Given exercise:
Return only what lies between the first line of the entries and the line containing "PICK_MARGIN = 1.0", both lines included.

** start Supplied data **

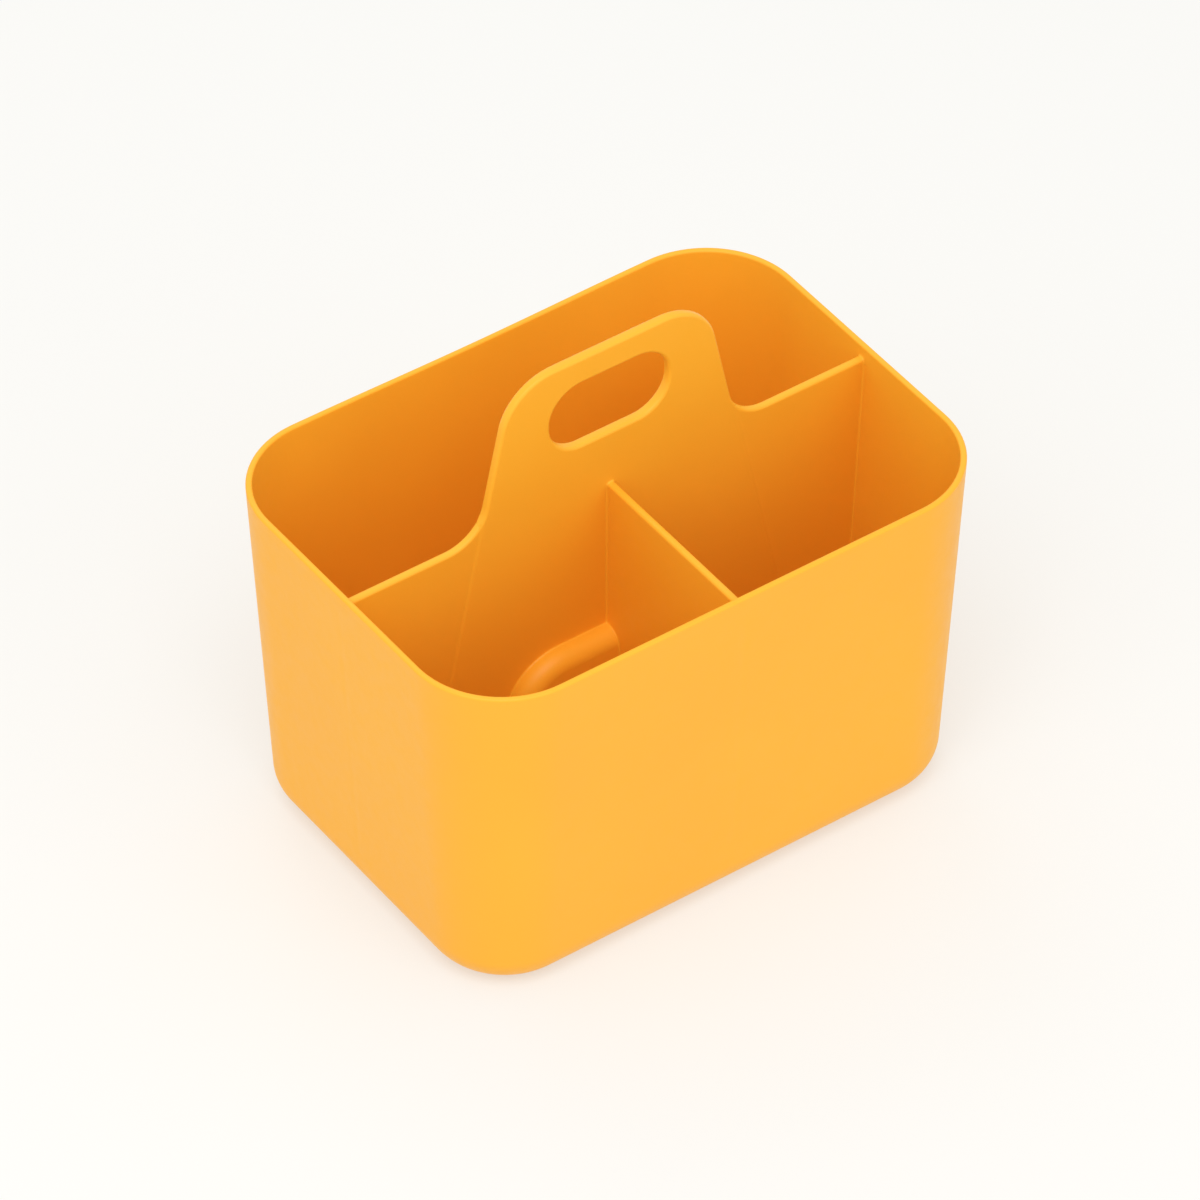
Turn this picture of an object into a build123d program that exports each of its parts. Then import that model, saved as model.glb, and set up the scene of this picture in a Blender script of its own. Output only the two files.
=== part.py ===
"""Open cleaning caddy with a long divider that rises to a handle.

One plastic moulding, built as the solids that meet at its own visible boundaries.
Origin: centre of the base, on the surface that it stands on. +X along the long side,
+Y towards the undivided compartment, +Z up. Millimetres.
"""
import os
from math import cos, radians, tan

from build123d import *

# Tub
RIM_LENGTH = 300.0
RIM_WIDTH = 218.8
RIM_HEIGHT = 193.4
WALL_THICKNESS = 3.2
FLOOR_THICKNESS = 3.0
WALL_DRAFT = 2.75
BASE_CORNER_RADIUS = 39.3
BASE_EDGE_RADIUS = 19.0
RIM_ROUNDING = 1.2

# Dividers
DIVIDER_HEIGHT = 187.0
CROSS_HEIGHT = 186.8
WING_THICKNESS = 4.3
CROSS_THICKNESS = 4.0
PANEL_THICKNESS = 5.2
DIVIDER_DRAFT = 0.25
DIVIDER_ROUNDING = 1.6

# Handle
HANDLE_HEIGHT = 269.5
HANDLE_CORNER_HALF = 54.7
HANDLE_SHOULDER_RADIUS = 30.0
HANDLE_FOOT_RADIUS = 22.0
HANDLE_FLANK_SLOPE = 12.2
GRIP_LENGTH = 67.0
GRIP_HEIGHT = 37.4
GRIP_END_RADIUS = 18.0
GRIP_CENTRE_HEIGHT = 236.0
GRIP_ROUNDING = 1.8
PANEL_MARGIN = 2.0

# Nesting pocket
POCKET_HEIGHT = 99.9
POCKET_CORNER_HALF = 50.5
POCKET_FLANK_SLOPE = 22.6
POCKET_SHOULDER_RADIUS = 30.0
POCKET_TOP_HALF_DEPTH = 13.0
POCKET_DRAFT = 3.0
POCKET_ROUNDING = 8.0
POCKET_WALL = 3.0

# How near an edge must lie to a level or a corner to be picked for rounding
PICK_MARGIN = 1.0

# Sizes that follow from the ones above
lean = tan(radians(WALL_DRAFT))
outer_base_length = RIM_LENGTH - 2 * RIM_HEIGHT * lean
outer_base_width = RIM_WIDTH - 2 * RIM_HEIGHT * lean
wall_across = WALL_THICKNESS / cos(radians(WALL_DRAFT))
inner_inset = wall_across - FLOOR_THICKNESS * lean
inner_base_length = outer_base_length - 2 * inner_inset
inner_base_width = outer_base_width - 2 * inner_inset
inner_corner_radius = BASE_CORNER_RADIUS - inner_inset
inner_edge_radius = BASE_EDGE_RADIUS - FLOOR_THICKNESS
floor_inset = BASE_EDGE_RADIUS * tan(radians((90 - WALL_DRAFT) / 2))
floor_length = outer_base_length - 2 * floor_inset
floor_width = outer_base_width - 2 * floor_inset
floor_corner_radius = BASE_CORNER_RADIUS - floor_inset
reach = RIM_LENGTH


def thickness_at_floor(thickness, height):
    """Thickness at z = 0 of a drafted plate that is this thick at a height."""
    return thickness + 2 * height * tan(radians(DIVIDER_DRAFT))


def flank_x(corner_half, top, slope, z):
    """X at height z of a flank that starts at corner_half at the top and slopes outward."""
    return corner_half + (top - z) * tan(radians(slope))


def handle_flank_x(z, margin=0.0):
    """X of the handle's flank at height z, moved outward by a margin."""
    return flank_x(HANDLE_CORNER_HALF, HANDLE_HEIGHT, HANDLE_FLANK_SLOPE, z) + margin


# The whole outer shape, and the space inside it carried up past the rim
with BuildPart() as tub_block:
    with BuildSketch():
        RectangleRounded(outer_base_length, outer_base_width, BASE_CORNER_RADIUS)
    extrude(amount=RIM_HEIGHT, taper=-WALL_DRAFT)
    fillet(tub_block.faces().sort_by(Axis.Z)[0].edges(), BASE_EDGE_RADIUS)

with BuildPart() as cavity:
    with BuildSketch(Plane.XY.offset(FLOOR_THICKNESS)):
        RectangleRounded(inner_base_length, inner_base_width, inner_corner_radius)
    extrude(amount=HANDLE_HEIGHT - FLOOR_THICKNESS, taper=-WALL_DRAFT)
    fillet(cavity.faces().sort_by(Axis.Z)[0].edges(), inner_edge_radius)

with BuildPart() as floor_slab:
    with BuildSketch():
        RectangleRounded(floor_length, floor_width, floor_corner_radius)
    extrude(amount=FLOOR_THICKNESS)

# Nesting pocket: a hollow raised pocket with the handle's outline, open below
with BuildPart() as pocket_block:
    pocket_base_half_depth = POCKET_TOP_HALF_DEPTH + POCKET_HEIGHT * tan(radians(POCKET_DRAFT))
    with BuildSketch():
        Rectangle(reach, 2 * pocket_base_half_depth)
    extrude(amount=POCKET_HEIGHT, taper=POCKET_DRAFT)
    with BuildSketch(Plane.XZ):
        with BuildLine():
            base_half = flank_x(POCKET_CORNER_HALF, POCKET_HEIGHT, POCKET_FLANK_SLOPE, 0)
            Polyline(
                (-base_half, 0),
                (-POCKET_CORNER_HALF, POCKET_HEIGHT),
                (POCKET_CORNER_HALF, POCKET_HEIGHT),
                (base_half, 0),
                close=True,
            )
        make_face()
        fillet(vertices().group_by(Axis.Y)[-1], POCKET_SHOULDER_RADIUS)
    extrude(amount=reach, both=True, mode=Mode.INTERSECT)
    long_faces = pocket_block.faces().sort_by(Axis.Y)
    crest_edges = (long_faces[0].edges() + long_faces[-1].edges()).filter_by(
        lambda edge: edge.center().Z > POCKET_WALL
    )
    fillet(crest_edges, POCKET_ROUNDING)

with BuildPart() as nesting_pocket:
    add(pocket_block.part)
    offset(amount=-POCKET_WALL, openings=nesting_pocket.faces().sort_by(Axis.Z)[0])
nesting_pocket.part.label = "nesting_pocket"

with BuildPart() as tub_floor:
    add(floor_slab.part)
    add(pocket_block.part, mode=Mode.SUBTRACT)
tub_floor.part.label = "tub_floor"

with BuildPart() as tub_walls:
    add(tub_block.part)
    add(cavity.part, mode=Mode.SUBTRACT)
    add(floor_slab.part, mode=Mode.SUBTRACT)
    rim_edges = tub_walls.faces().sort_by(Axis.Z)[-1].edges()
    fillet(rim_edges, RIM_ROUNDING)
tub_walls.part.label = "tub_walls"


def long_divider(thickness, height):
    """The long divider over its whole outline, as thick as stated at a height."""
    with BuildPart() as plate:
        with BuildSketch():
            Rectangle(2 * reach, thickness_at_floor(thickness, height))
        extrude(amount=HANDLE_HEIGHT, taper=DIVIDER_DRAFT)
        with BuildSketch(Plane.XZ):
            with BuildLine():
                foot = handle_flank_x(DIVIDER_HEIGHT)
                Polyline(
                    (-reach, 0),
                    (-reach, DIVIDER_HEIGHT),
                    (-foot, DIVIDER_HEIGHT),
                    (-HANDLE_CORNER_HALF, HANDLE_HEIGHT),
                    (HANDLE_CORNER_HALF, HANDLE_HEIGHT),
                    (foot, DIVIDER_HEIGHT),
                    (reach, DIVIDER_HEIGHT),
                    (reach, 0),
                    close=True,
                )
            make_face()
            fillet(vertices().group_by(Axis.Y)[-1], HANDLE_SHOULDER_RADIUS)
            feet = vertices().filter_by(lambda corner: abs(abs(corner.X) - foot) < PICK_MARGIN)
            fillet(feet, HANDLE_FOOT_RADIUS)
        extrude(amount=reach, both=True, mode=Mode.INTERSECT)
        sides = plate.faces().sort_by(Axis.Y)
        top_edges = (sides[0].edges() + sides[-1].edges()).filter_by(
            lambda edge: edge.center().Z > DIVIDER_HEIGHT - PICK_MARGIN
        )
        fillet(top_edges, DIVIDER_ROUNDING)
    return plate.part


thick_plate = long_divider(PANEL_THICKNESS, HANDLE_HEIGHT)
thin_plate = long_divider(WING_THICKNESS, DIVIDER_HEIGHT)

# The space that the panel may fill: between the two flanks, carried down to the floor
with BuildPart() as panel_space:
    with BuildSketch(Plane.XZ):
        with BuildLine():
            bottom_half = handle_flank_x(0, PANEL_MARGIN)
            top_half = handle_flank_x(HANDLE_HEIGHT, PANEL_MARGIN)
            Polyline(
                (-bottom_half, 0),
                (-top_half, HANDLE_HEIGHT),
                (top_half, HANDLE_HEIGHT),
                (bottom_half, 0),
                close=True,
            )
        make_face()
    extrude(amount=reach, both=True)

with BuildPart() as handle_panel:
    add(thick_plate)
    add(panel_space.part, mode=Mode.INTERSECT)
    with BuildSketch(Plane.XZ):
        with Locations((0, GRIP_CENTRE_HEIGHT)):
            RectangleRounded(GRIP_LENGTH, GRIP_HEIGHT, GRIP_END_RADIUS)
    extrude(amount=reach, both=True, mode=Mode.SUBTRACT)
    grip_edges = handle_panel.edges().filter_by(
        lambda edge: abs(edge.center().Z - GRIP_CENTRE_HEIGHT) < GRIP_HEIGHT / 2 + PICK_MARGIN
        and abs(edge.center().X) < GRIP_LENGTH / 2 + PICK_MARGIN
        and abs(edge.center().Y) > PICK_MARGIN
    )
    fillet(grip_edges, GRIP_ROUNDING)
    add(floor_slab.part, mode=Mode.SUBTRACT)
    add(pocket_block.part, mode=Mode.SUBTRACT)
handle_panel.part.label = "handle_panel"

wings = []
for name, side in (("divider_wing_left", Keep.BOTTOM), ("divider_wing_right", Keep.TOP)):
    with BuildPart() as wing:
        add(thin_plate)
        add(cavity.part, mode=Mode.INTERSECT)
        add(panel_space.part, mode=Mode.SUBTRACT)
        add(pocket_block.part, mode=Mode.SUBTRACT)
        split(bisect_by=Plane.YZ, keep=side)
    wing.part.label = name
    wings.append(wing)

with BuildPart() as cross_divider:
    with BuildSketch():
        Rectangle(thickness_at_floor(CROSS_THICKNESS, CROSS_HEIGHT), 2 * reach)
    extrude(amount=CROSS_HEIGHT, taper=DIVIDER_DRAFT)
    fillet(cross_divider.faces().sort_by(Axis.Z)[-1].edges().filter_by(Axis.Y), DIVIDER_ROUNDING)
    add(cavity.part, mode=Mode.INTERSECT)
    add(thick_plate, mode=Mode.SUBTRACT)
    add(pocket_block.part, mode=Mode.SUBTRACT)
    split(bisect_by=Plane.XZ, keep=Keep.TOP)
cross_divider.part.label = "cross_divider"

os.makedirs("parts", exist_ok=True)
for piece in (tub_walls, tub_floor, nesting_pocket, handle_panel, *wings, cross_divider):
    export_step(piece.part, f"parts/{piece.part.label}.step")
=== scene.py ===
from math import atan2, ceil, cos, pi, radians, sin, tan

import bpy
import numpy as np
from mathutils import Matrix, Vector
from mathutils.geometry import delaunay_2d_cdt


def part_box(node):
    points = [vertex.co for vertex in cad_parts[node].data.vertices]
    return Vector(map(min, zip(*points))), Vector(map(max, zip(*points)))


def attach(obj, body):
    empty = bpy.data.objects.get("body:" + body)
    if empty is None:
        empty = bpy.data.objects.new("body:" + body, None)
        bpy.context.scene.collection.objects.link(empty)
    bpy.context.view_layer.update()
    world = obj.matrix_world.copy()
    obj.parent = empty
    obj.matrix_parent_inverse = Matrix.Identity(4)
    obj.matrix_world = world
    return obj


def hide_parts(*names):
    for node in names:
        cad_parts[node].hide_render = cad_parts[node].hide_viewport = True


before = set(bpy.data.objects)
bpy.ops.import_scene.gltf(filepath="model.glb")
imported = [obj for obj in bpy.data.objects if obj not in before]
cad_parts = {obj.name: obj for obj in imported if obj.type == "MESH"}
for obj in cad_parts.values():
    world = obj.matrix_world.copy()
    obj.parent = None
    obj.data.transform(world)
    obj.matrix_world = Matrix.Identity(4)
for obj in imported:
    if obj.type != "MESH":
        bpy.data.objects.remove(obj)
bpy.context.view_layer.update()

MM = 0.001

# Metres throughout. +X runs along the long side, +Y towards the undivided compartment, +Z up.

# The view: a long lens a few metres away, aimed near the middle of the tub
VIEW_AZIMUTH = -35.418
VIEW_ELEVATION = 42.672
VIEW_DISTANCE = 4.128
VIEW_AIM = Vector((-0.0025, 0.0019, 0.1101))
LENS = 264.95
SENSOR = 36.0
VIEW_REACH = 20.0

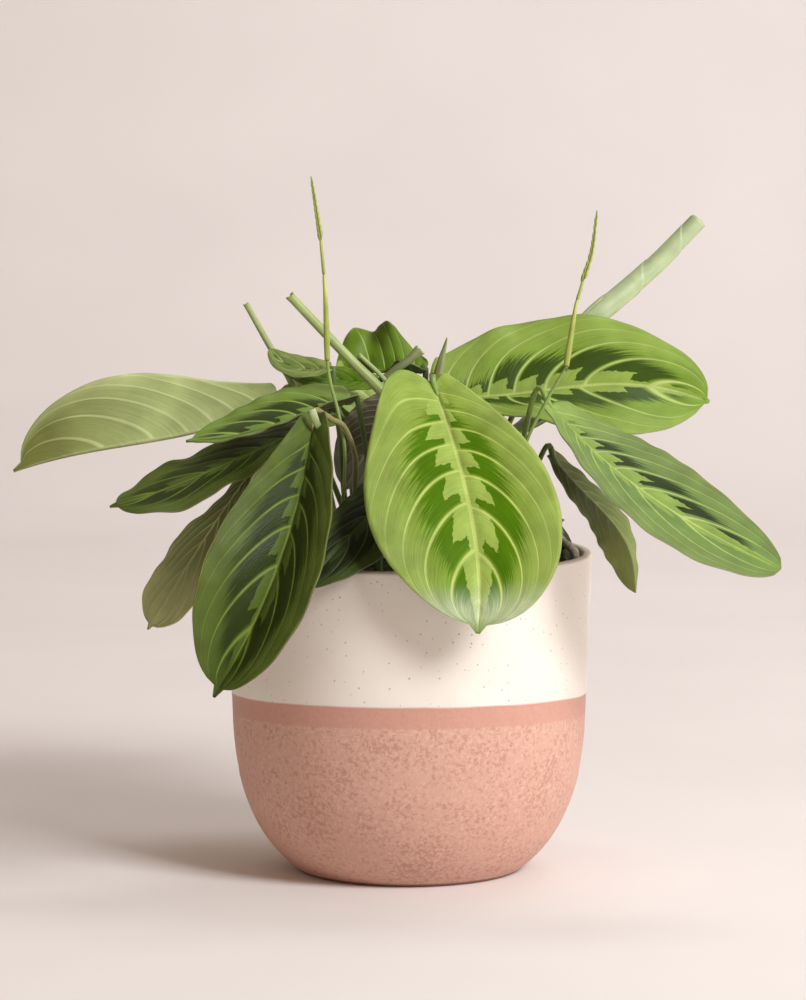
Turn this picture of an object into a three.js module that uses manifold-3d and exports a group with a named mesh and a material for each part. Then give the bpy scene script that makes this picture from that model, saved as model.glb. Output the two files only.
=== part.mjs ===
// A prayer plant (maranta) in a two-tone stoneware pot. Millimetres, +Z up, origin at the centre of the
// pot's foot, +X to the right and +Y away from whoever looks at the front leaf.
import * as THREE from 'three';
import { mergeVertices } from 'three/addons/utils/BufferGeometryUtils.js';
import Module from 'manifold-3d';

const wasm = await Module();
wasm.setup();

// Driving dimensions of the pot
const POT_HEIGHT = 133;
const RIM_RADIUS = 76;
const BOWL_RADIUS = 73.6;
const FOOT_RADIUS = 46;
const BELLY_HEIGHT = 62;
const WALL = 3.6;
const LIP = { height: 1.6, round: 0.5 };
const FLOOR = { thickness: 6, corner: 3 };
const POT_LEVELS = [8, 14, 22, 31, 43, BELLY_HEIGHT];
const POT_SIDES = 40;

// The potting soil, with a heap of bark against the back right of the rim
const GAP = 0.3;
const SOIL_INSET = 0.8;
const SOIL_LEVEL = 121;
const HEAP = { x: 60, y: 26, height: 21, spread: 10 };
const SOIL_BUMP = 1.1;
const SOIL_RINGS = [1, 0.9, 0.78, 0.64, 0.5, 0.35, 0.18];
const ROOT_DEPTH = 18;
const UPRIGHT = 18;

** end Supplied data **

Solution for this exercise:
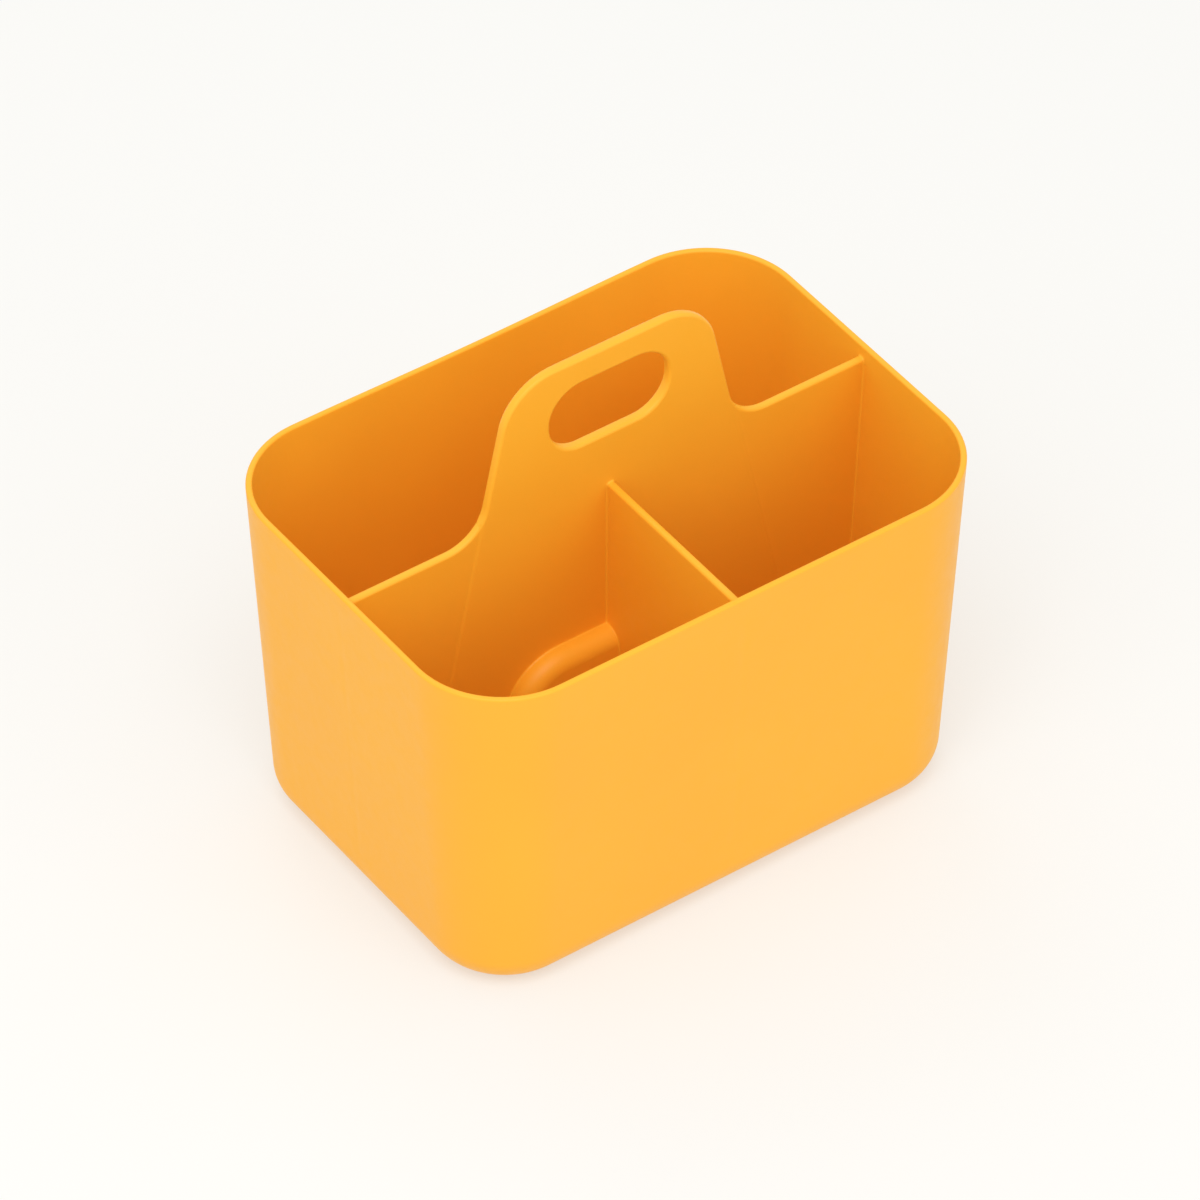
Turn this picture of an object into a build123d program that exports each of its parts. Then import that model, saved as model.glb, and set up the scene of this picture in a Blender script of its own. Output only the two files.
=== part.py ===
"""Open cleaning caddy with a long divider that rises to a handle.

One plastic moulding, built as the solids that meet at its own visible boundaries.
Origin: centre of the base, on the surface that it stands on. +X along the long side,
+Y towards the undivided compartment, +Z up. Millimetres.
"""
import os
from math import cos, radians, tan

from build123d import *

# Tub
RIM_LENGTH = 300.0
RIM_WIDTH = 218.8
RIM_HEIGHT = 193.4
WALL_THICKNESS = 3.2
FLOOR_THICKNESS = 3.0
WALL_DRAFT = 2.75
BASE_CORNER_RADIUS = 39.3
BASE_EDGE_RADIUS = 19.0
RIM_ROUNDING = 1.2

# Dividers
DIVIDER_HEIGHT = 187.0
CROSS_HEIGHT = 186.8
WING_THICKNESS = 4.3
CROSS_THICKNESS = 4.0
PANEL_THICKNESS = 5.2
DIVIDER_DRAFT = 0.25
DIVIDER_ROUNDING = 1.6

# Handle
HANDLE_HEIGHT = 269.5
HANDLE_CORNER_HALF = 54.7
HANDLE_SHOULDER_RADIUS = 30.0
HANDLE_FOOT_RADIUS = 22.0
HANDLE_FLANK_SLOPE = 12.2
GRIP_LENGTH = 67.0
GRIP_HEIGHT = 37.4
GRIP_END_RADIUS = 18.0
GRIP_CENTRE_HEIGHT = 236.0
GRIP_ROUNDING = 1.8
PANEL_MARGIN = 2.0

# Nesting pocket
POCKET_HEIGHT = 99.9
POCKET_CORNER_HALF = 50.5
POCKET_FLANK_SLOPE = 22.6
POCKET_SHOULDER_RADIUS = 30.0
POCKET_TOP_HALF_DEPTH = 13.0
POCKET_DRAFT = 3.0
POCKET_ROUNDING = 8.0
POCKET_WALL = 3.0

# How near an edge must lie to a level or a corner to be picked for rounding
PICK_MARGIN = 1.0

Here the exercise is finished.